>>>

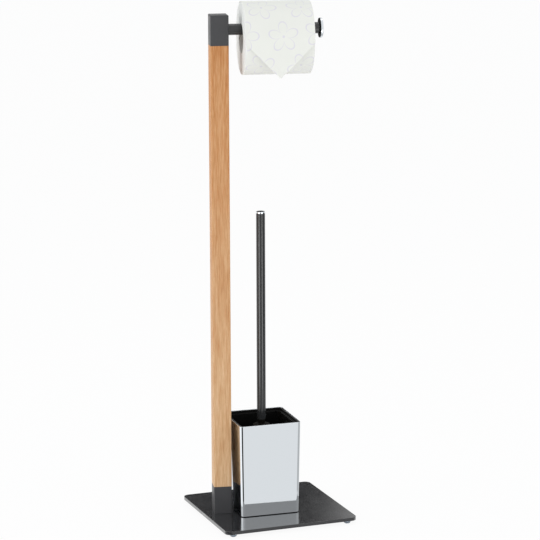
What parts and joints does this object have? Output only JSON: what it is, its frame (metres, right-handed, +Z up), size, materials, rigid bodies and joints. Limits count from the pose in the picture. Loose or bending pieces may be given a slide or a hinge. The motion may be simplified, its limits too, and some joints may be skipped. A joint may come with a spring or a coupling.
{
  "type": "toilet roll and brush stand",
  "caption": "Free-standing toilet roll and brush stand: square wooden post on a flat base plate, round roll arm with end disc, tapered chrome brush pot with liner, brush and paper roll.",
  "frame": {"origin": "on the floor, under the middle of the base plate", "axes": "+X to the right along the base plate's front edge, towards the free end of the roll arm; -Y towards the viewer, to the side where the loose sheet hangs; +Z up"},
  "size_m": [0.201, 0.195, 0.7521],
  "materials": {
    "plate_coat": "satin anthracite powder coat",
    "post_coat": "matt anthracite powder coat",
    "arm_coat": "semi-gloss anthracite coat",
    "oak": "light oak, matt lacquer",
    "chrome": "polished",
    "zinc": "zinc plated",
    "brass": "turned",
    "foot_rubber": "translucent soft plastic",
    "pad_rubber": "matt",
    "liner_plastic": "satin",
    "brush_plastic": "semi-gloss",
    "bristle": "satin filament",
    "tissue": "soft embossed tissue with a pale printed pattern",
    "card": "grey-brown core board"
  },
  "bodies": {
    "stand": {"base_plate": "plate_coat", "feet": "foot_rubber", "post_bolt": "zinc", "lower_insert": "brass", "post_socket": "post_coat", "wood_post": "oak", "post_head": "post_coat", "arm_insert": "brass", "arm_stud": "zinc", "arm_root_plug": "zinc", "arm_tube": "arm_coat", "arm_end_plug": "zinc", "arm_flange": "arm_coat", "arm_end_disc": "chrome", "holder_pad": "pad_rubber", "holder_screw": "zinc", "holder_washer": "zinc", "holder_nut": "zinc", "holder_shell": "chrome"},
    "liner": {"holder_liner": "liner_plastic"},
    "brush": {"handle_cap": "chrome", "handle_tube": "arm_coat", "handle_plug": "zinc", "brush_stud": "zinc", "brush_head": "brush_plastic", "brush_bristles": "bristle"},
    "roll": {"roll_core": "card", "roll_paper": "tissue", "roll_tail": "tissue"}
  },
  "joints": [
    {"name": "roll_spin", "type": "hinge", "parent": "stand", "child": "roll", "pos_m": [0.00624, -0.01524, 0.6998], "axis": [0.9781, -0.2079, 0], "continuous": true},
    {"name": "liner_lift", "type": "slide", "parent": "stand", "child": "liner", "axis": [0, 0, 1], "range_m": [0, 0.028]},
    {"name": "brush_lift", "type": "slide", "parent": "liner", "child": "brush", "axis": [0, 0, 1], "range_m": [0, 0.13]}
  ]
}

<<<

> [Request]
Repeat every line of the material exactly as given.

> [Finished task]
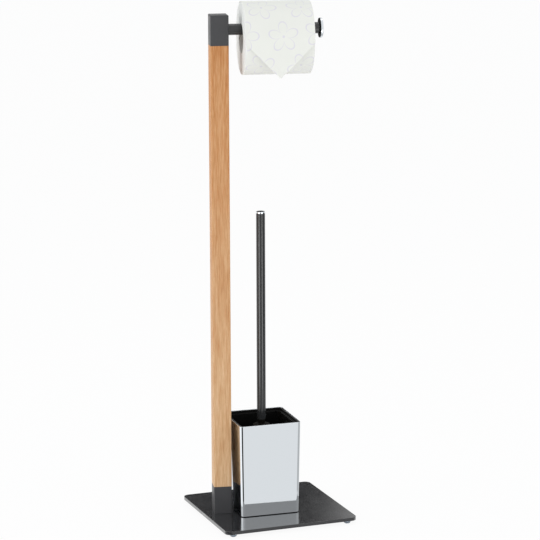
What parts and joints does this object have? Output only JSON: what it is, its frame (metres, right-handed, +Z up), size, materials, rigid bodies and joints. Limits count from the pose in the picture. Loose or bending pieces may be given a slide or a hinge. The motion may be simplified, its limits too, and some joints may be skipped. A joint may come with a spring or a coupling.
{
  "type": "toilet roll and brush stand",
  "caption": "Free-standing toilet roll and brush stand: square wooden post on a flat base plate, round roll arm with end disc, tapered chrome brush pot with liner, brush and paper roll.",
  "frame": {"origin": "on the floor, under the middle of the base plate", "axes": "+X to the right along the base plate's front edge, towards the free end of the roll arm; -Y towards the viewer, to the side where the loose sheet hangs; +Z up"},
  "size_m": [0.201, 0.195, 0.7521],
  "materials": {
    "plate_coat": "satin anthracite powder coat",
    "post_coat": "matt anthracite powder coat",
    "arm_coat": "semi-gloss anthracite coat",
    "oak": "light oak, matt lacquer",
    "chrome": "polished",
    "zinc": "zinc plated",
    "brass": "turned",
    "foot_rubber": "translucent soft plastic",
    "pad_rubber": "matt",
    "liner_plastic": "satin",
    "brush_plastic": "semi-gloss",
    "bristle": "satin filament",
    "tissue": "soft embossed tissue with a pale printed pattern",
    "card": "grey-brown core board"
  },
  "bodies": {
    "stand": {"base_plate": "plate_coat", "feet": "foot_rubber", "post_bolt": "zinc", "lower_insert": "brass", "post_socket": "post_coat", "wood_post": "oak", "post_head": "post_coat", "arm_insert": "brass", "arm_stud": "zinc", "arm_root_plug": "zinc", "arm_tube": "arm_coat", "arm_end_plug": "zinc", "arm_flange": "arm_coat", "arm_end_disc": "chrome", "holder_pad": "pad_rubber", "holder_screw": "zinc", "holder_washer": "zinc", "holder_nut": "zinc", "holder_shell": "chrome"},
    "liner": {"holder_liner": "liner_plastic"},
    "brush": {"handle_cap": "chrome", "handle_tube": "arm_coat", "handle_plug": "zinc", "brush_stud": "zinc", "brush_head": "brush_plastic", "brush_bristles": "bristle"},
    "roll": {"roll_core": "card", "roll_paper": "tissue", "roll_tail": "tissue"}
  },
  "joints": [
    {"name": "roll_spin", "type": "hinge", "parent": "stand", "child": "roll", "pos_m": [0.00624, -0.01524, 0.6998], "axis": [0.9781, -0.2079, 0], "continuous": true},
    {"name": "liner_lift", "type": "slide", "parent": "stand", "child": "liner", "axis": [0, 0, 1], "range_m": [0, 0.028]},
    {"name": "brush_lift", "type": "slide", "parent": "liner", "child": "brush", "axis": [0, 0, 1], "range_m": [0, 0.13]}
  ]
}